IM: What are some tips for organizations that want to develop a technology roadmap?

Gregoire: Start with what you have and what you do well, and develop a roadmap for the things that you know are most important to you. Carrying that forward, you can expand a technology roadmap to include some peripheral things. You’ll start off with a very specific technology roadmap and plan, and then start developing a plan for the network, mobile integration, and other components to the business. For every technology roadmap, you’re always going to be talking about how many resources it’s going to take to follow this roadmap, how much money it is going to take, and how much time.

IM: When you are working with clients, how do you prepare them for continued success when your engagement is complete?
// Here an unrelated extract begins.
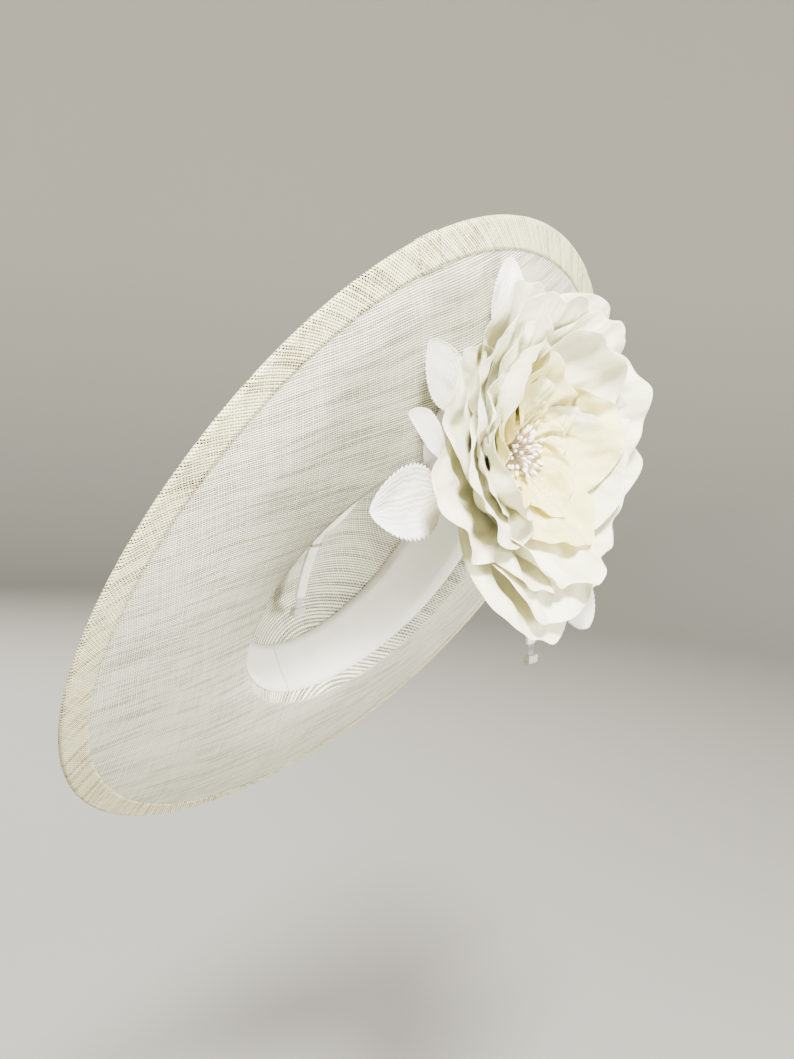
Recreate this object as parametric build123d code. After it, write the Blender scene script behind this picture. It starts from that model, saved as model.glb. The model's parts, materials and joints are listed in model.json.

Gregoire: We do what’s called a “project closeout.” Prior to that discussion with the customer, I have each consultant complete what’s called a “lessons learned.” Lessons learned is really just a document that helps me understand, from the consultant’s viewpoint, what went well and what didn’t go well.  Then we complete the project closeout with the customer, with the idea of confirming whether we accomplished everything that was outlined in the statement of work and if there is something that should have been included that we didn’t do. What, if anything, could we have done better? The “project closeout” is something that I’ve found helps us identify other opportunities for the client where we might be able to assist or find resources.